Data for the task:
============================================================
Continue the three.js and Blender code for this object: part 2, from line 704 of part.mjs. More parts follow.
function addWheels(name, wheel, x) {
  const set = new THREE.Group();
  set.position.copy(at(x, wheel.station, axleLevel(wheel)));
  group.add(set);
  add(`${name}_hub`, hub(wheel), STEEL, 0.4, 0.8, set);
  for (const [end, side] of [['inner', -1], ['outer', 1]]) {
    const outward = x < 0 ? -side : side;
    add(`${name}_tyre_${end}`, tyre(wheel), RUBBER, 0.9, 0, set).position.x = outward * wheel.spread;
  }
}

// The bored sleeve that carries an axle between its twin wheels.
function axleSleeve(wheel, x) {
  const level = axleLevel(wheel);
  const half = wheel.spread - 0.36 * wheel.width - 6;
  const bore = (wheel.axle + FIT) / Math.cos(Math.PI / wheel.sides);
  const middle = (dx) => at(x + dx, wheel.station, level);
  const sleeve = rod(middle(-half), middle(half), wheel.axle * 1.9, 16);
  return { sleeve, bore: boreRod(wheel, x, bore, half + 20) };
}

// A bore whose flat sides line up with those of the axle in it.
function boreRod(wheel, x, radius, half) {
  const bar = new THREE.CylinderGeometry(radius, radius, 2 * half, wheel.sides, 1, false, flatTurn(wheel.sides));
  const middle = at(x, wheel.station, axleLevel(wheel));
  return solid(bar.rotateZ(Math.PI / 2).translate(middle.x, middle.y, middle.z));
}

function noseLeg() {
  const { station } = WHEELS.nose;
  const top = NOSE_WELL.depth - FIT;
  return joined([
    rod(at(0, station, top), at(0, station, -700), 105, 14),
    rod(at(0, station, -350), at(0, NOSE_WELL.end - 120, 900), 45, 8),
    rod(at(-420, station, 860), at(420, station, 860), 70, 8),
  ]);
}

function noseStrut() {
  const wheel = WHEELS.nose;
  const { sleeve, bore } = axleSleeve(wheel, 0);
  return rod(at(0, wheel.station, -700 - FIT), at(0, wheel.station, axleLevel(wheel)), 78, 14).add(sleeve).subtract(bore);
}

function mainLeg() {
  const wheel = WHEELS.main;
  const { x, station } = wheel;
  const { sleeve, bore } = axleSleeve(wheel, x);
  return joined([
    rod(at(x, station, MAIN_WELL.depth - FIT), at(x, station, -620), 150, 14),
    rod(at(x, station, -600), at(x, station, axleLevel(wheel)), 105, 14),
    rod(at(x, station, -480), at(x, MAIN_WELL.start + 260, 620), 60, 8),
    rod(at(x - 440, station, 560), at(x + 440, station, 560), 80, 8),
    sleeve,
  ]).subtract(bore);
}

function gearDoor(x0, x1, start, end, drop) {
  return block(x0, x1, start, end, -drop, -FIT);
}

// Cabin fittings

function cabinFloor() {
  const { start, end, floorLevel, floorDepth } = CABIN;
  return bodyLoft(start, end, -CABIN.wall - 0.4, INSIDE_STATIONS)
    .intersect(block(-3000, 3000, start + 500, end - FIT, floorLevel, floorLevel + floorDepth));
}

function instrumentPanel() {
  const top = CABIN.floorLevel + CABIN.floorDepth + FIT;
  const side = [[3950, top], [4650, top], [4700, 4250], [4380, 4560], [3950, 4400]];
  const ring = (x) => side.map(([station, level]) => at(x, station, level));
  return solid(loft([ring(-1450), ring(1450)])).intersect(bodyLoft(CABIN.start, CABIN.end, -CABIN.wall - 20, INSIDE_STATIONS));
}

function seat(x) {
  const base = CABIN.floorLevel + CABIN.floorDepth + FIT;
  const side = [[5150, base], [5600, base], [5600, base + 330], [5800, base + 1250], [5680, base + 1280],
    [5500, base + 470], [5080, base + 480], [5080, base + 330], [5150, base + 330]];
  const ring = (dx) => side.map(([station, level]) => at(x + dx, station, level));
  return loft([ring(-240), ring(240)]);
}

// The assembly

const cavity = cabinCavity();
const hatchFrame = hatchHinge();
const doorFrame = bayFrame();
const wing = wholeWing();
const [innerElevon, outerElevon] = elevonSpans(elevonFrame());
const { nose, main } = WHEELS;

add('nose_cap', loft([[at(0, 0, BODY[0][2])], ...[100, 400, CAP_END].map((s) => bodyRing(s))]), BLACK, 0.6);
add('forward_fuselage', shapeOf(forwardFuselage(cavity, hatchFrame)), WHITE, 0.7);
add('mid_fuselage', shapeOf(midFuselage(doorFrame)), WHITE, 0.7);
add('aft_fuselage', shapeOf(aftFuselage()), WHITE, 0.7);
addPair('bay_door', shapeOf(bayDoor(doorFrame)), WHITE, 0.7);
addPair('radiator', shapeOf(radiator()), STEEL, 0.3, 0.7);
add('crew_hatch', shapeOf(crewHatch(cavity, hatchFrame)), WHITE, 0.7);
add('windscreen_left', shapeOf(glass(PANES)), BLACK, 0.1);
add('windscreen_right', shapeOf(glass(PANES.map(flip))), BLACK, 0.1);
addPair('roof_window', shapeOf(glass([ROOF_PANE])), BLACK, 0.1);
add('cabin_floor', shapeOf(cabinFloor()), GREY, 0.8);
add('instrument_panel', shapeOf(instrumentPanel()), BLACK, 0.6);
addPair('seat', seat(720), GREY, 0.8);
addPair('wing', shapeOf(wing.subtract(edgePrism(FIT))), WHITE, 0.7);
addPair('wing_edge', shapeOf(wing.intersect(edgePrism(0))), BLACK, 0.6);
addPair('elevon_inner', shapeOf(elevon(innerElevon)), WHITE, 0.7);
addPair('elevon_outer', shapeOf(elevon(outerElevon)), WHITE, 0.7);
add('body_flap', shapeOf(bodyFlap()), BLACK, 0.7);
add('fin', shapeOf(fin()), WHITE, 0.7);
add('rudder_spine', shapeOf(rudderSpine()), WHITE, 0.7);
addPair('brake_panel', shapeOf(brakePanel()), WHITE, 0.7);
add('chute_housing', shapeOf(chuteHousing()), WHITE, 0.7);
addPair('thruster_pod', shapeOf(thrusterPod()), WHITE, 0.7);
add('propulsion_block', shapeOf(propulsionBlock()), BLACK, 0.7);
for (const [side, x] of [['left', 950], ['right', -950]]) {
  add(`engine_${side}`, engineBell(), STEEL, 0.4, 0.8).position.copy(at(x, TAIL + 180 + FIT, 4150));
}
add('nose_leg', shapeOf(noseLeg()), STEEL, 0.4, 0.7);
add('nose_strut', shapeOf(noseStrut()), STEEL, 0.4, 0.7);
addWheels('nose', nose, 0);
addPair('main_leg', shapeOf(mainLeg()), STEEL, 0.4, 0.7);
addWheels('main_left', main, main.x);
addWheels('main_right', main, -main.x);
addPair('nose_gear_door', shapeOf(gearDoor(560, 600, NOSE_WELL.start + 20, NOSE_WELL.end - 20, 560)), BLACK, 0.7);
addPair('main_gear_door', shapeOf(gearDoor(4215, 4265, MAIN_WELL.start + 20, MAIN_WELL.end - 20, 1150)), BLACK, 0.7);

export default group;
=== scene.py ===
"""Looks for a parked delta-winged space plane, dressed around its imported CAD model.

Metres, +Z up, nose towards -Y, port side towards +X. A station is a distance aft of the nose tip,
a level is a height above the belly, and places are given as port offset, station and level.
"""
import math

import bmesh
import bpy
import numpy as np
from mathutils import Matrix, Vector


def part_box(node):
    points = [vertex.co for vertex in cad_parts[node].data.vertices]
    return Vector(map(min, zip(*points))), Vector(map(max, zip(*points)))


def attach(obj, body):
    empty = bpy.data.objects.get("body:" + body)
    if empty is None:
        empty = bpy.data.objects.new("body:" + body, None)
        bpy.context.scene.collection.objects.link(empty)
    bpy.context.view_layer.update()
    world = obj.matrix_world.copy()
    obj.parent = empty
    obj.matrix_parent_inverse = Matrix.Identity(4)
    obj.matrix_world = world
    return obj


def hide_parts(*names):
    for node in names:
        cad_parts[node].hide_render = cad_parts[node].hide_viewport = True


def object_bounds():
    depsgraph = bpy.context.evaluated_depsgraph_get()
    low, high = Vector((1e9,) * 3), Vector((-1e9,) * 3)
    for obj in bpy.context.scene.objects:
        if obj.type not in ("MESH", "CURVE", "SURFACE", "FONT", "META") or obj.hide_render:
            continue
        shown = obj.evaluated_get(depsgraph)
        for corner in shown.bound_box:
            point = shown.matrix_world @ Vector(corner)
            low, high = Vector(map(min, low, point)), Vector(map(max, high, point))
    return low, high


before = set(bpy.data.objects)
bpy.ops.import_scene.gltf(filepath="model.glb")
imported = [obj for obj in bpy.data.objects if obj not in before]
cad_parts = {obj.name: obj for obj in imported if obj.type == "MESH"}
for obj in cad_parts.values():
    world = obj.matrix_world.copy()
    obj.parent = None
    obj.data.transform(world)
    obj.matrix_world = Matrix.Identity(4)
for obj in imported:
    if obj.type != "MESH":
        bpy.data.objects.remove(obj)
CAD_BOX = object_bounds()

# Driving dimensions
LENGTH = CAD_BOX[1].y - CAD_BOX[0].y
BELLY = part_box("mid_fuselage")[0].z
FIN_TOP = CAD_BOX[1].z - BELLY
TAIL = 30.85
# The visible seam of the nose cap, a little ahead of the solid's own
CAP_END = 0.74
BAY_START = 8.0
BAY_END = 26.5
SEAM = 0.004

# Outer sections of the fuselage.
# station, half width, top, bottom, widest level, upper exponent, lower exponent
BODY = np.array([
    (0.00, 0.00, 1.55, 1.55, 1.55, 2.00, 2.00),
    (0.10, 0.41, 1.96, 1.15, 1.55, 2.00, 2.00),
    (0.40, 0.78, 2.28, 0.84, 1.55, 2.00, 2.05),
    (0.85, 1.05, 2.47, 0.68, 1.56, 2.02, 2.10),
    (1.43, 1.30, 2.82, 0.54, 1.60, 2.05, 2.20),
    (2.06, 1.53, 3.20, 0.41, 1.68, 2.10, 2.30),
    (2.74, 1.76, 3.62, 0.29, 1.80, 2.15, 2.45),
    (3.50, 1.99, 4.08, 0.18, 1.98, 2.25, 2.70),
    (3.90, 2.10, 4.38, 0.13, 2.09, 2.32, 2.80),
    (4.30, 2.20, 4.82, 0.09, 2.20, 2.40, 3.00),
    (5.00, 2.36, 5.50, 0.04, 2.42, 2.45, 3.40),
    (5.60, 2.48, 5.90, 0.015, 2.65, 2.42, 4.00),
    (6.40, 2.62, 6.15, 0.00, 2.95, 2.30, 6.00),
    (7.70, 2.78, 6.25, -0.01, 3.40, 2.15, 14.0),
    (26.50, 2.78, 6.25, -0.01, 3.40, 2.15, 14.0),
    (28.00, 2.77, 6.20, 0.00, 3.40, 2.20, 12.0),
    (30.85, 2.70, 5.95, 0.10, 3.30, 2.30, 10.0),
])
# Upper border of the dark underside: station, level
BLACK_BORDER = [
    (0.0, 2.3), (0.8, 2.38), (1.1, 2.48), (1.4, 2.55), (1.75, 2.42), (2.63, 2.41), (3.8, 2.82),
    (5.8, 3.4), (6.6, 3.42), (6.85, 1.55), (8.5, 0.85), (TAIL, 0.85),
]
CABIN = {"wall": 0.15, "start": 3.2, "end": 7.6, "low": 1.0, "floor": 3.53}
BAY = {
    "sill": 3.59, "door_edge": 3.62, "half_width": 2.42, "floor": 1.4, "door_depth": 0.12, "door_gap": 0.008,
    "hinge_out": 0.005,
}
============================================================
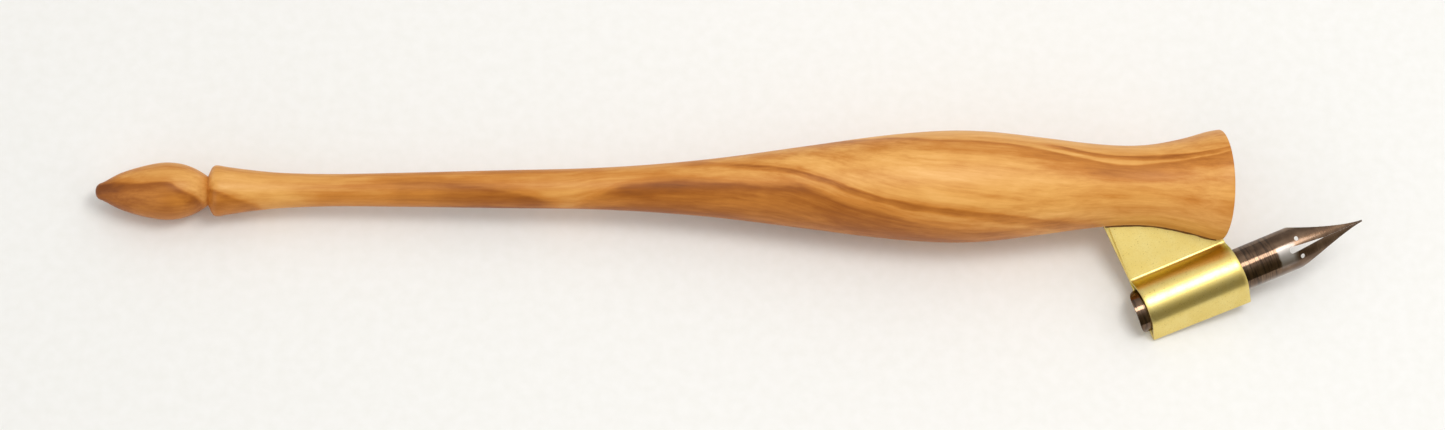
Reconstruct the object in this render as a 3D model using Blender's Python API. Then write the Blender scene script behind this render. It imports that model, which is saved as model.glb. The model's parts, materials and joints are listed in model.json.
============================================================
Exercise goal:
Repeat, word for word, only the lines from the line holding "addPair('main_leg', shapeOf(mainLeg()), STEEL, 0.4, 0.7);" through the line holding "points = [vertex.co", with both of those lines included.

Output of the exercise:
addPair('main_leg', shapeOf(mainLeg()), STEEL, 0.4, 0.7);
addWheels('main_left', main, main.x);
addWheels('main_right', main, -main.x);
addPair('nose_gear_door', shapeOf(gearDoor(560, 600, NOSE_WELL.start + 20, NOSE_WELL.end - 20, 560)), BLACK, 0.7);
addPair('main_gear_door', shapeOf(gearDoor(4215, 4265, MAIN_WELL.start + 20, MAIN_WELL.end - 20, 1150)), BLACK, 0.7);

export default group;
=== scene.py ===
"""Looks for a parked delta-winged space plane, dressed around its imported CAD model.

Metres, +Z up, nose towards -Y, port side towards +X. A station is a distance aft of the nose tip,
a level is a height above the belly, and places are given as port offset, station and level.
"""
import math

import bmesh
import bpy
import numpy as np
from mathutils import Matrix, Vector


def part_box(node):
    points = [vertex.co for vertex in cad_parts[node].data.vertices]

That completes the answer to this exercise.